Action Management: |
15 half day meetings for preparation and follow up on work plan. |
Collection and processing of information and establishment of liaisons and experts network. |
Duration: 10 meetings. |
Dissemination of results. Arrangements of seminars, development of printed and multimedia information. |
Duration: 7 meetings. |
Reviews of the action |
Duration: 2 meetings |
D.3 Dissemination
A special working group will be set up with responsibility for dissemination of the results including the planning and organisation of workshops and seminars (items 5 and 6 in the scientific programme). All working groups are responsible for the realisation of item 4 in the scientific programme.
E. Economic Dimension
The following COST countries have actively participated in the preparation of the Action or otherwise indicated their interest: Denmark, Croatia, France, Germany, Italy, The Netherlands, Norway, Spain, Slovenia, Sweden, Switzerland, and the United Kingdom.

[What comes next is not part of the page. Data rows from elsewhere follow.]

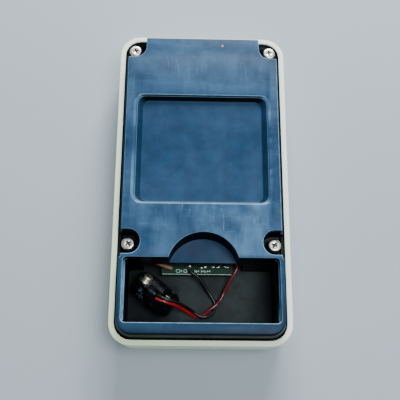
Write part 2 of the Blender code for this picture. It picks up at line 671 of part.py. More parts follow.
def channel_selector():
    """Screwdriver-turned dial and the ten-way code switch it drives."""
    dial_top = UNDER_PART_Z - DIAL_UNDER_BOARD
    pin_top = dial_top + DIAL_PIN_LENGTH
    dial = turned("channel_dial", [(0, pin_top), (DIAL_PIN, pin_top), (DIAL_PIN, dial_top),
                                   (DIAL_RADIUS, dial_top), (DIAL_RADIUS, CONTROL_Z),
                                   (0, CONTROL_Z)], BLACK, (0, DIAL_Y, 0), steps=32)
    arm = DIAL_RADIUS * 0.8
    combine(dial, block("cut_dial_slot", (-DIAL_SLOT_HALF, DIAL_Y - arm, CONTROL_Z - GAP),
                        (DIAL_SLOT_HALF, DIAL_Y + arm, CONTROL_Z + DIAL_SLOT_DEPTH)))
    half = CODE_SWITCH_HALF
    body = block("channel_switch_body", (-half, DIAL_Y - half, dial_top + GAP),
                 (half, DIAL_Y + half, UNDER_PART_Z), GREY, corner=0.0006, turns=2)
    combine(body, rod("cut_channel_switch", (0, DIAL_Y, 0), DIAL_PIN + GAP, dial_top,
                      pin_top + GAP, sides=20))


def status_light():
    """Clear light guide in the panel and the lamp chip above it."""
    guide_top = UNDER_PART_Z - LAMP_HEIGHT - GAP
    flange = LENS_RADIUS + LENS_FLANGE
    turned("status_lens", [(0, guide_top), (flange, guide_top), (flange, FRONT_WALL + GAP),
                           (LENS_RADIUS, FRONT_WALL + GAP), (LENS_RADIUS, CONTROL_Z + LENS_DOME),
                           (LENS_RADIUS * 0.6, CONTROL_Z), (0, CONTROL_Z)], AMBER,
           (0, LENS_Y, 0), steps=24)
    block("status_lamp", (-LAMP_HALF_X, LENS_Y - LAMP_HALF_Y, guide_top + GAP),
          (LAMP_HALF_X, LENS_Y + LAMP_HALF_Y, UNDER_PART_Z), CREAM)


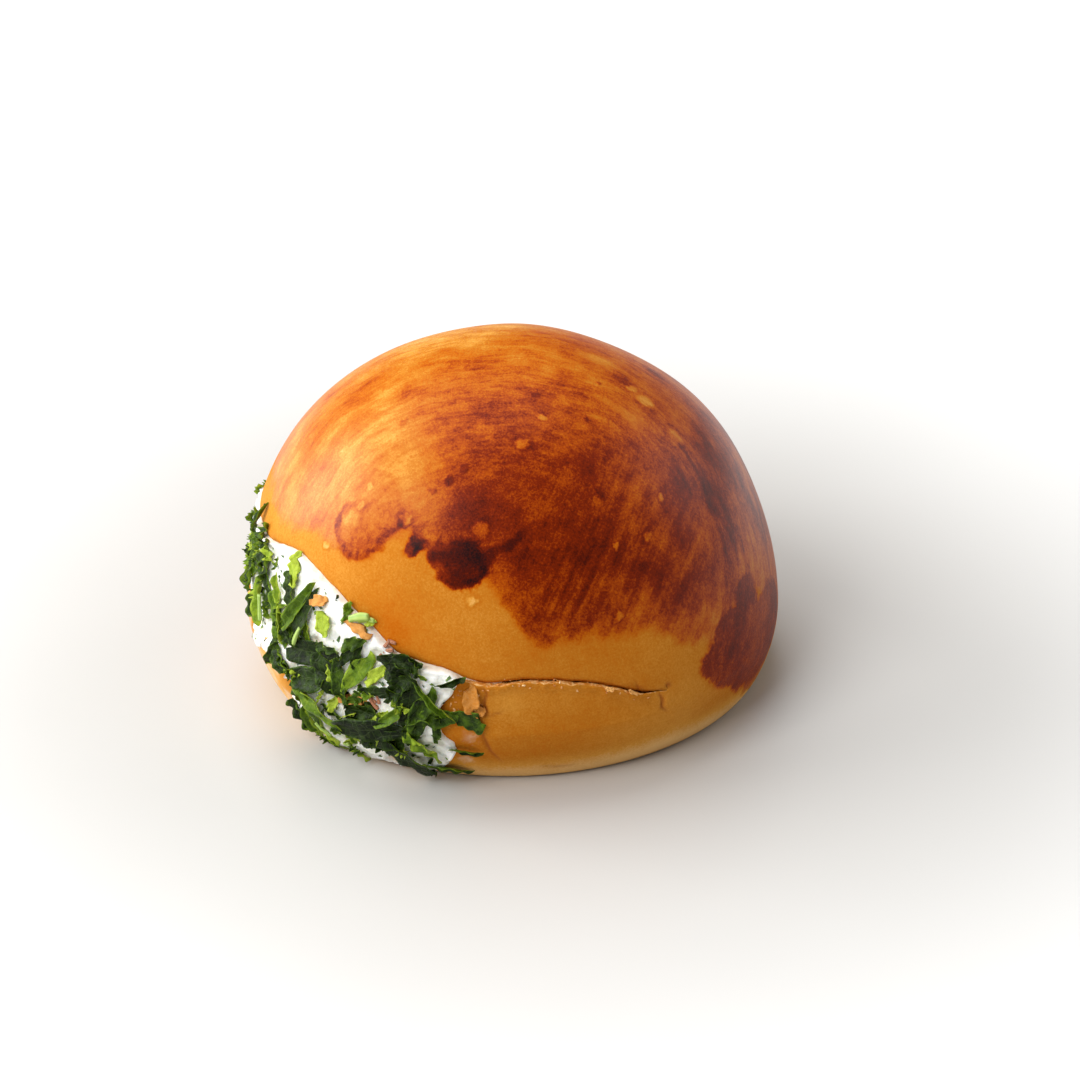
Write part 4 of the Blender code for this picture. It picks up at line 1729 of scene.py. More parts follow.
SPRIGS = each(
    Sprig,
    (172, 27, 5, 2.2, 100, BLADE, 0.2, 0), (176, 23, 5, 2.2, 80, BLADE, 0.3, 0),
    (180, 27.5, 6.5, 2.4, 85, BLADE, 0.1, 0.1), (183, 33, 6, 2, 95, BLADE, 0.14, 0.1),
    (184, 23.5, 6, 2.4, 80, BLADE, 0.16, 0.1), (186, 30, 7, 2.4, 90, BLADE, 0.22, 0.2),
    (189, 25, 6, 2.8, 105, BLADE, 0.12, 0.3), (191, 28.5, 5.5, 2.4, 70, BLADE, 0.3, 0.4),
    (190.5, 38.5, 6.5, 2.4, 88, FOLD, 0.1, 0.4), (194.5, 37, 6, 2.6, 60, FRILL, 0.25, 0.5),
    (195.5, 33, 7, 3.6, 75, FRILL, 0.18, 0.4), (199, 31.5, 7, 4.2, 65, FRILL, 0.1, 0.3),
    (199.5, 26, 10, 3, 108, FOLD, 0.55, 0.7), (204, 28, 7, 3.4, 120, BLADE, 0.15, 0.4),
    (207.5, 31.5, 5.5, 1.8, 125, FOLD, 0.6, 0.7), (208.5, 26, 9.5, 3.2, 125, FOLD, 0.4, 0.9),
    (212.5, 33.4, 7, 3.6, 95, BLADE, 0.12, 0.6), (213.5, 38, 4.6, 3, 80, CHIP, 0.9, 0.9),
    (219.5, 31, 12, 3, 72, BLADE, 0.08, 0.7), (217.5, 32, 12, 3.4, 60, FOLD, 0.34, 1.3),
    (214.5, 26.6, 7.5, 4, 92, BLADE, 0.3, 0.9), (211.5, 25.4, 7, 2.6, 115, FOLD, 0.65, 1),
    (210.5, 19, 6.5, 1.2, 65, FOLD, 0.2, 0.8), (192.5, 20, 5, 2.4, 100, BLADE, 0.12, 0.2),
    (214.5, 20, 6, 3.4, 140, BLADE, 0.14, 0.5), (223.5, 24.4, 12, 4.8, 12, BLADE, 0.05, 0.5),
    (222.5, 19.2, 8.5, 4.4, 14, BLADE, 0.1, 0.7), (228, 21.4, 8.5, 5, 120, BLADE, 0.08, 0.9),
    (227.5, 27.2, 5.5, 2.2, 175, FRILL, 0.15, 0.7), (234.5, 30.2, 5, 2.6, 15, FRILL, 0.22, 0.8),
    (233, 27.7, 6, 3, 45, BLADE, 0.06, 0.5), (235.5, 24.2, 9, 3.8, 66, BLADE, 0.48, 1),
    (231.5, 21.6, 8, 3, 95, BLADE, 0.2, 1), (240, 25, 5, 2.4, 35, CHIP, 0.85, 1.1),
    (245.5, 28.6, 8, 3.6, 8, FRILL, 0.04, 0.8), (246, 26, 7, 4.2, 150, FRILL, 0.06, 1),
    (245, 23.5, 5, 3.4, 45, FRILL, 0.1, 0.9), (241, 22, 7.5, 2.2, 10, BLADE, 0.08, 0.9),
    (256.5, 26, 5.6, 2.4, 22, FOLD, 0.12, 0.7), (247.5, 20.2, 8, 4, 80, BLADE, 0.06, 0.7),
    (250.5, 20, 7.5, 4, 70, BLADE, 0.18, 0.9), (253, 21.8, 9.5, 3.4, 133, FOLD, 0.36, 1.5),
    (254, 18.2, 6.5, 4, 10, BLADE, 0.25, 0.8), (260, 17.8, 5.6, 3.8, 163, CHIP, 0.24, 0.5),
    (259, 10, 5.4, 1.8, 173, FOLD, 0.1, 0.4), (254, 3.6, 8, 2.6, 172, BLADE, 0.12, 0.4),
    (237, 16.2, 8, 3.8, 5, FRILL, 0.08, 0.8), (243.5, 17.4, 6.5, 2.4, 38, FOLD, 0.42, 1.2),
    (241, 11, 10, 4.6, 22, BLADE, 0.06, 0.9), (238.5, 13.8, 14, 4.2, 8, BLADE, 0.03, 1.3),
    (245.5, 7.2, 11, 5.2, 140, BLADE, 0.08, 1), (250, 11.3, 7, 4.4, 120, FRILL, 0.45, 1.1),
    (226, 13.7, 12, 3.8, 150, BLADE, 0.42, 1.1), (223, 12, 9, 3.4, 110, BLADE, 0.28, 0.8),
    (221, 7.5, 7, 3, 100, FOLD, 0.38, 0.7), (225.5, 6.2, 5, 1.4, 140, FOLD, 0.85, 1.1),
    (230.5, 5.4, 2.6, 1.4, 30, CHIP, 0.9, 0.7), (216.5, 6, 7.5, 3, 110, FRILL, 0.06, 0.3),
    (218.5, 14.5, 5, 2.6, 110, BLADE, 0.15, 0.6), (224, 2.6, 7.5, 2, 160, FOLD, 0.22, 0.4),
    (231.5, 2.4, 4, 1.8, 150, BLADE, 0.32, 0.3), (230, 16.4, 2.2, 1.6, 100, CHIP, 0.9, 0.6),
    (225.5, 31.2, 4.2, 3, 100, CHIP, 0.8, 0.5), (231.5, 35.6, 2.8, 2, 60, FRILL, 0.4, 0.5),
    (237.6, 34.6, 1.8, 1.3, 12, CHIP, 1, 0.4), (248.5, 15.5, 6, 3.4, 20, BLADE, 0.12, 0.7),
)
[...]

Estimated number of signatories: 12
Cost (KEcus) per signatory per year:
Estimated number of Person-years per year and signatory involved in action |
2 |
Estimated cost per person-year (average of engineer/student) (including Lab. overhead etc.) |
15 KEcus |
Materials, equipment, computing, consumables, |
10 KEcus |
Travel |
5 KEcus |
Short term missions, additional costs |
5 KEcus |
Cost per signatory per year: |
50 KEcus |
Economic dimension:
Total over 5 years for all signatories |
3 MEcus |
(+ or -) 10% overhead for running/operational costs |
0,300 MEcus |
Total cost to national funds |
3,300 MEcus |
EU overhead (over 5 years) 50 KEcus |
0,250 MEcus |
Total Economic Dimension: |
3,550 MEcus |
(This amount is a very low estimate and the reason for this is the experience from COST Action 248, where the participating researchers often combined activities funded from several sources and for several reasons. It was not so easy to decide which part of the contribution was purely COST 248. A similar situation is expected in this action.)
This estimate is valid under the assumption that all the countries mentioned above but no other country will participate in the Action. Any departure from this will change the total cost accordingly.